The DLP Lending fund is not a tax-efficient vehicle for my cash but it promises returns of 11%+ with quarterly liquidity. I thought it was a better place to park my savings temporarily than in a traditional bank with less than 1% interest. Once I figure out my mindset on why I want that liquidity and I figure out a better tax-efficient investment, I suspect I’ll move my funds out.
The Physician Finance courses that taught me how to do the above things were paid for through my CME from my last W2 job.
#4 Direct Real Estate Investing
Another female physician whose H4-EAD is similarly delayed and cannot “work”, was gracious enough to share her experiences with me.
She invests in direct real estate which she learned about a year ago. During her EAD lapse, she acquired 6 doors in 4 investment properties. Direct real estate done passively (as is the case when one does not have a work-permit/EAD or has an H1B tied to a certain job), does not generate lucrative tax savings that can offset W2 income (active losses) but is still widely profitable and somewhat tax efficient. The passive tax savings and passive income is outlined below.

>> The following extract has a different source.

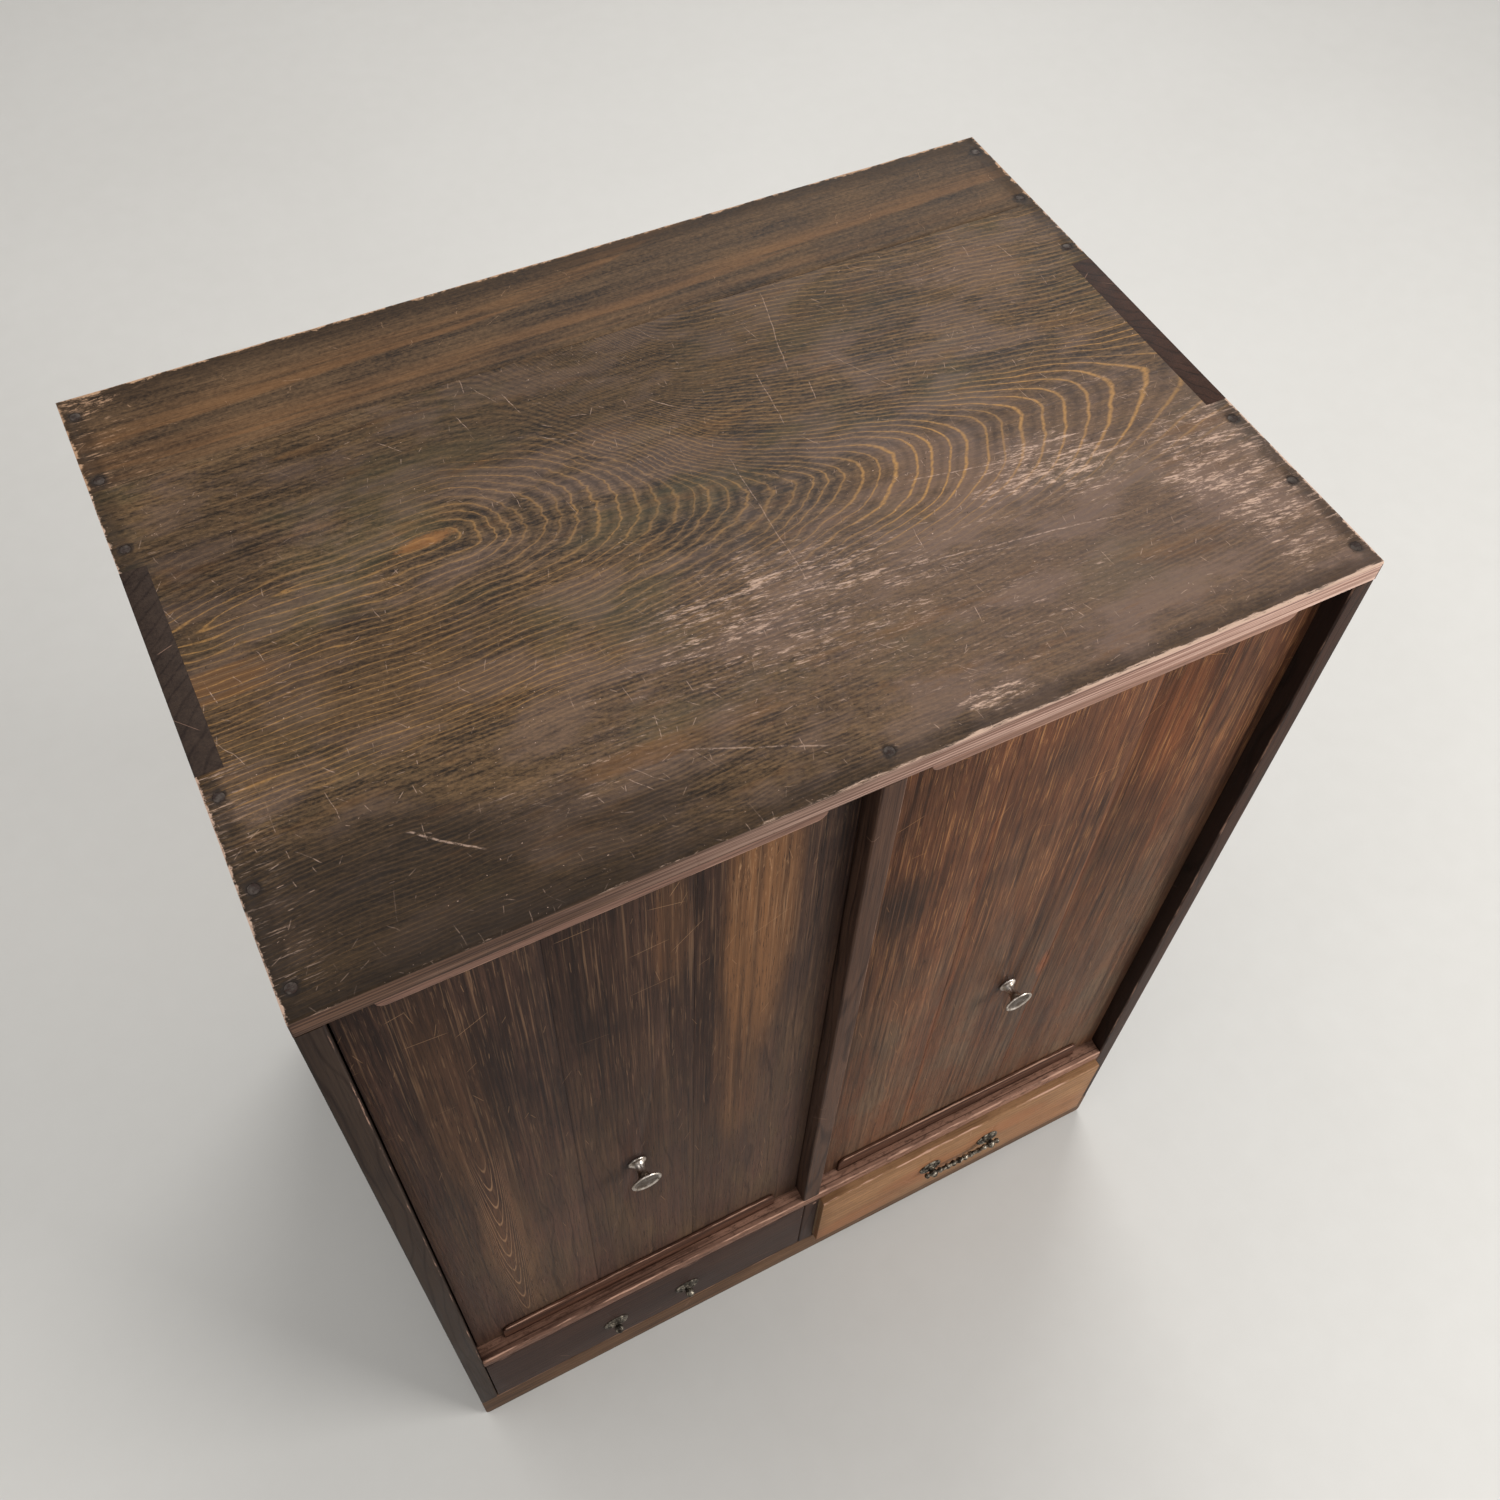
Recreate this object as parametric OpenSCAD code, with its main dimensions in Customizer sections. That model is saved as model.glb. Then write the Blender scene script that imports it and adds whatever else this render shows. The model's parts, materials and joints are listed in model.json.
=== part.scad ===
// Low plank cabinet: two lift-out doors over two drawers, in dark stained softwood.
// All lengths are in millimetres. X runs to the right, Y to the back and Z up.
// Places are worked out from the case front (y = 0) and moved to the frame's middle at the end.

/* [Case] */
// Width of the case over the side panels
case_w = 606; // [580:1:640]
// Depth of the case from the front edge to the back
case_d = 420; // [400:1:450]
// Height of the case with its top
case_h = 788; // [760:1:820]
// Thickness of each side panel
panel_t = 14; // [13:0.5:16]
// Thickness of the top boards
top_t = 15; // [13:0.5:18]
// Thickness of the board between the doors and the drawers
sill_t = 14; // [12:0.5:16]
// Thickness of the board that the drawers run on
bottom_t = 12; // [10:0.5:14]
// Height of the rail at the foot of the front
rail_h = 37; // [32:1:42]
// Thickness of the rail at the foot of the front
rail_t = 15; // [12:0.5:18]
// Radius of the lower corners of the rail
rail_corner_r = 4; // [2:0.5:8]
// Depth of the housings that the floor boards sit in
housing_d = 5; // [3:0.5:6]
// Distance that the sill's housing stops short of the front edge
housing_stop = 12; // [8:1:20]
// Thickness of the back planks
back_t = 7; // [5:0.5:9]
// Width of the rebate that the back planks sit in
back_rebate_w = 7; // [5:0.5:8]
// Width of the fixed post between the doors
post_w = 15; // [12:0.5:18]
// Width of the bevel on worn front edges
arris = 1; // [0.5:0.1:1.5]

/* [Doors] */
// Distance from the case front to the face of the doors
door_setback = 13; // [12:0.5:15]
// Thickness of the door boards
door_t = 13; // [11:0.5:15]
// Gap between a door and what stands beside it
door_gap = 1; // [0.6:0.1:1.5]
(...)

My colleague was able to sell her Rental property A and “1031 exchange” it to buy two rental properties that generate her a cash on cash of 8% and 14%. The 1031 exchange helped their family defer the capital gains tax indefinitely.
She also bought a short-term rental that will be managed by her Property Manager and used as her family’s vacation home. The cash on cash for this short-term rental is 10-15%.
#5 Investing in Notes
She acts as the bank when she lends out her cash for compound interest of 8-12% through her LLC (LLC created when she had her EAD but some options are available to do notes without an LLC too).
When I started out as an attending physician in 2014, I did not know what to do with my salary other than place it in a retirement account, a taxable brokerage account, and in my savings account after taking care of my expenses. Having come from India with a middle-class background where my parents worked as physicians for the Indian Government, the tenet of saving money was instilled hard in me. Discovering and experimenting with my new financial knowledge has been a refreshing breather of a game, allowing me passive income and broadening my intellectual horizons beyond clinical medicine. I am educating myself on stocks and bonds and in venture capital—more on that next time…
What do you think? What other methods of earning passive income are available to folks in a similar situation? Share your experiences below!